I spent the first moments, and then the unfolding hours, trying to grasp the reality that such things could be happening. We didn’t learn of the events after the fact. We witnessed much of it as it was happening. I’ve never really liked hearing the sound of a commercial jet flying overhead after that day twenty years ago.

This morning, I turned on some of the television coverage of memorial events being held at the three locations where the planes crashed. In Minnesota, they read the names of people from the state who were killed that day, as well as Minnesota members of the military who died in the wars since.

Thinking of John Lennon’s lyric “Imagine there’s no countries…,” how many more names would need to be recited if loved ones from Afghanistan were to read the names of all who died in the twenty years since.

Meanwhile, in the idyllic surroundings of our home on this beautifully warm September day, we are living life in peace. The first hints of color continue to slowly transition in the panorama of trees along the edges of our woods.

On this third day of being the only person feeding our animals, they are all settling into my way of doing things. On Thursday evening, the horses demonstrated a fair amount of uncertainty navigating the feeding routine, but as I have adjusted my methods and they’ve responded willingly, this morning was as serene as ever.

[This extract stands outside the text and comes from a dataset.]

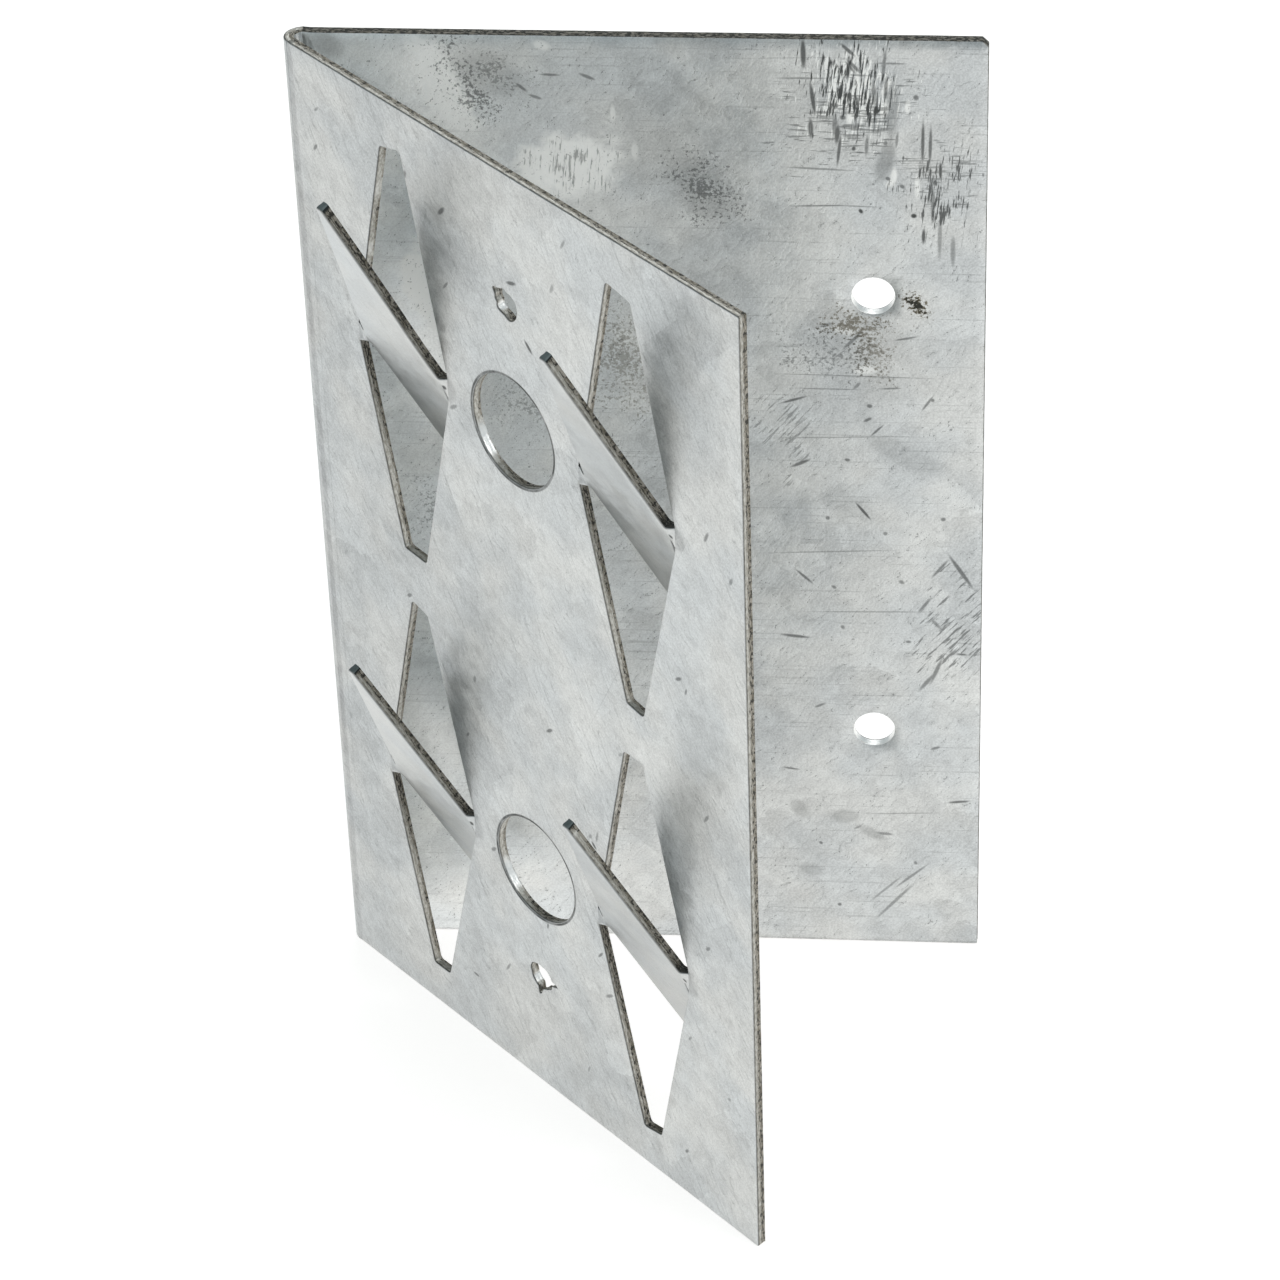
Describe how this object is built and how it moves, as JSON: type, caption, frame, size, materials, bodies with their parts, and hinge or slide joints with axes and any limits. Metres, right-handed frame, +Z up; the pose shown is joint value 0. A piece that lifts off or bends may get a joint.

Having watched Swings lose as many pellets out of her mouth as she consumes, I’ve started soaking her servings in a little water first and that seems to be making it easier for her. We had hoped having their teeth floated would help her more than it appears to have done.

This morning I decided to try again to use the hay boxes I built. They were powering through a single bale so fast the last time we tried using these that we switched to providing the net feeders from which they were used to eating.









If they make it through a bale too fast today, I’ll plot a modification to the grate that might slow it down to something comparable to grass-grazing speed, if I can guess what that actually is.

It seems illogical to me that they would prefer dry hay bales over the two large fields of fresh grass that we provide them full access to day and night, but I’m not a horse. I trust they know why they make the choices about what to eat.

As rescued thoroughbreds, they know about memories of trauma.

Today we are soaking up the peacefulness we have been afforded and adding another day of distance from the source of our past traumas.

We will never forget, but we will always seek that world where we all be as one.